Take the word love as an example. Next time you say you love something or someone, it’s worth thinking about what you mean.

Just for fun, here are eight ways to define love:

  1. Agape — Unconditional love. Altruistic, selfless, unconditional love
  2. Pragma — Enduring love. Love that has matured and developed over a long time.
  3. Eros — Romantic, passionate, and physical love
  4. Ludus — Playful love. The giddy feeling of young romance. The honeymoon period.
  5. Philia — Affectionate love. The kind of love that you feel for your friends.
  6. Philautia — Self-love. Being okay with yourself, kind of love.
  7. Storge — The kinship and the bonding love that happens with groups of friends, sports teams or alumni groups.
  8. Mania — Obsessive love. The crazy fanatical love that can be a little loco.
Photo by Ivanna Kykla on

Keep calm and enter the Void

If you saw the Netflix show Stranger Things, then you’ll get my next analogy about the Void. The Void appears as a vast infinite expanse of black nothing abyss. It is entirely empty and black, except for the character Eleven herself and whatever or whoever she is trying to locate. Next time you meditate, close your eyes and imagine entering the Void within your mind. It’s entirely still and dark. Thoughts will appear in the distance. Observe then and then keep moving. If you get a freaked out, then open your eyes and start again.

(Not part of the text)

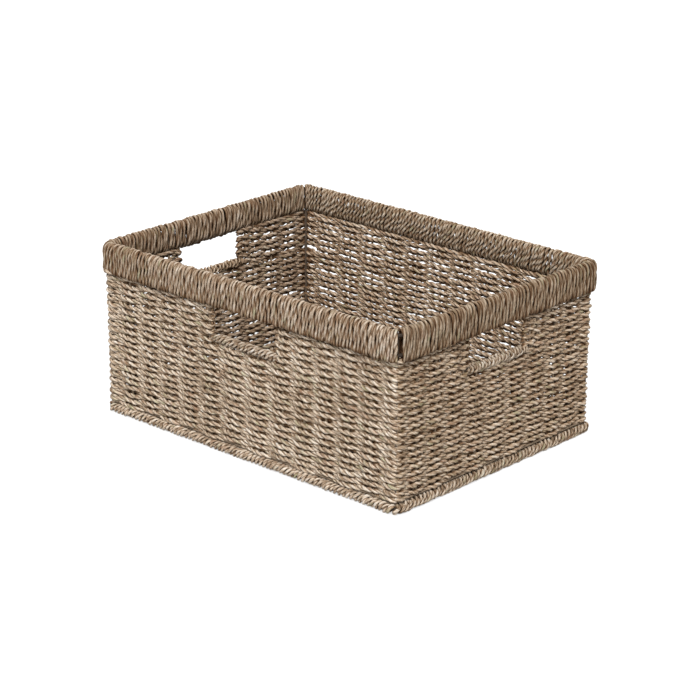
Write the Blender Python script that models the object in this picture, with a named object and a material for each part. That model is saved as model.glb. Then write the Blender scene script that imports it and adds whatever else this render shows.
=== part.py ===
"""Seagrass storage basket with three hand holes.

A welded wire frame is woven with twisted cord, and the same cord is wrapped round its rim, its
base edge and the rail under each hand hole. The woven and wrapped pieces are plain solids here,
with the true outer shape and a real channel for every wire.

X runs along the long side, Y points to the side with no hand hole and Z is up. The origin is the
centre of the base, on the floor. Lengths are in metres.
"""
import math

import bmesh
import bpy
from mathutils import Vector

# Overall size
LENGTH = 0.442
WIDTH = 0.331
HEIGHT = 0.200
FIT = 0.0003                     # gap left between two pieces that touch

# Wires
STAKE_R = 0.0014
HOOP_R = 0.0018
POST_R = 0.0020
GRID_R = 0.0012
WIRE_SIDES = 8

# Depths below are measured inwards from the rim's outer face
STAKE_DEPTH = 0.0090             # plane of the upright stakes
RIM_HOOP_DEPTH = 0.0054          # the hoops pass outside the stakes
BASE_HOOP_DEPTH = 0.0075
POST_DEPTH = 0.0104

# Wrapped rim
RIM_HEIGHT = 0.0320
RIM_THICK = 0.0145
RIM_CORNER_R = 0.0125
RIM_CHANNEL = (0.0033, 0.0107)   # depths of the channel that holds the hoops and the stake tips
RIM_CHANNEL_TOP = HEIGHT - 0.0045
UPPER_HOOP_Z = 0.1930
LOWER_HOOP_Z = 0.1722
STAKE_TOP = 0.1946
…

This is a refuge inside of your mind, just for you. Your thoughts will still appear, but this isn’t their home, so let go as smoothly as they arrived.

Remember to breathe.

The Field

Is there something or someone on your mind, something in the past or a problem you are working through that’s making you anxious? The following exercise won’t answer any specific questions you have or offer up a solution, but it will help you.

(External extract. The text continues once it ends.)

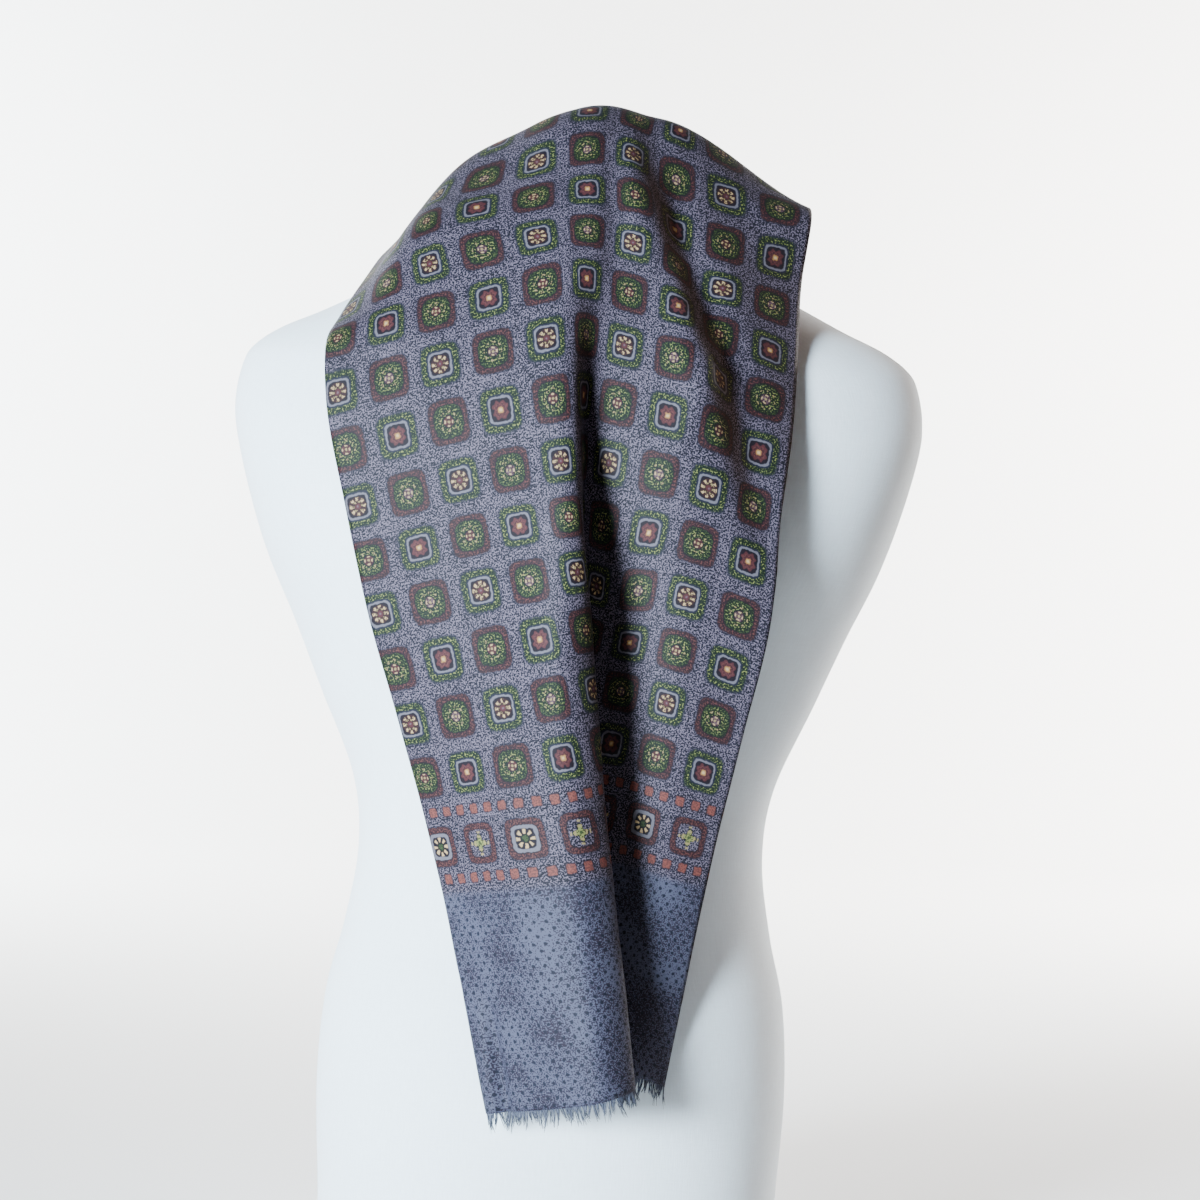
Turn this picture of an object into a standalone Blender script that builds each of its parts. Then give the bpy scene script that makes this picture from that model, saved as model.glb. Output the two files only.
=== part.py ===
"""A printed scarf with frayed ends, laid over the neck of a limbless dress form.

Metres, +Z up, +X to the viewer's right and -Y towards the front. The origin is in the middle
of the dress form's flat base. A point of the cloth has two lengths of its own: u runs across
it from the left edge, and v runs along it from the front hem, over the neck, to the back hem.
"""
import functools
import math

import bmesh
import bpy
import numpy as np

# ---- driving dimensions ------------------------------------------------------------------
CLOTH_WIDTH = 0.300          # the scarf laid flat
CLOTH_LENGTH = 1.067
CLOTH_WALL = 0.0016          # thickness of the cloth
SEAM_GAP = 0.0003            # clearance between neighbouring pieces
SEAT_GAP = 0.0010            # clearance between the cloth and the dress form

FRONT_STRETCH_END = 0.470    # v where the front fall becomes the stretch over the neck
NECK_STRETCH_END = 0.640     # v where the stretch over the neck becomes the back fall

FRINGE_LENGTH = 0.011        # mean length of the frayed threads
FRINGE_STRIP = 0.003         # height of the woven strip that the threads hang from
FRINGE_STRANDS = 100         # clumps of threads along each end
STRAND_SHARE = 0.6           # share of its pitch that a clump fills
STRAND_UNEVENNESS = 0.25     # share of its length by which a clump is longer or shorter
STRAND_LEAN = 0.45           # share of its pitch by which a tip stands to one side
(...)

Take ten deep breaths through your nose and imagine a field. See it bathed in the late afternoon sun, or maybe it’s early morning, and you can feel the dew under your feet as the sun starts to warm up the ground. Feel the breeze on your face and take note of the different smells.

Now take the problem or memory that’s on your mind and release it into the field. It’s now standing in front of you. Sometimes it’s a person, an event or both. Let the sun shine on it and release it from your mind. Don’t try to solve the problem and don’t intellectualize it. It’s free to go. Give it up to the sun and the warmth of the field. If the person you’ve released wants to come back to you, then gently tell them they are free to go with your blessing and love.

That’s it. It’s an exercise in release and surrendering whatever you are holding onto the field and leaving it there.

When the soul lies down in that grass, the world is too full to talk about. Out beyond ideas of wrongdoing and right-doing, there is a field. I’ll meet you there – Rumi

Side note: It’s incredible how many people imagine a green field. It’s a little uncanny and cool.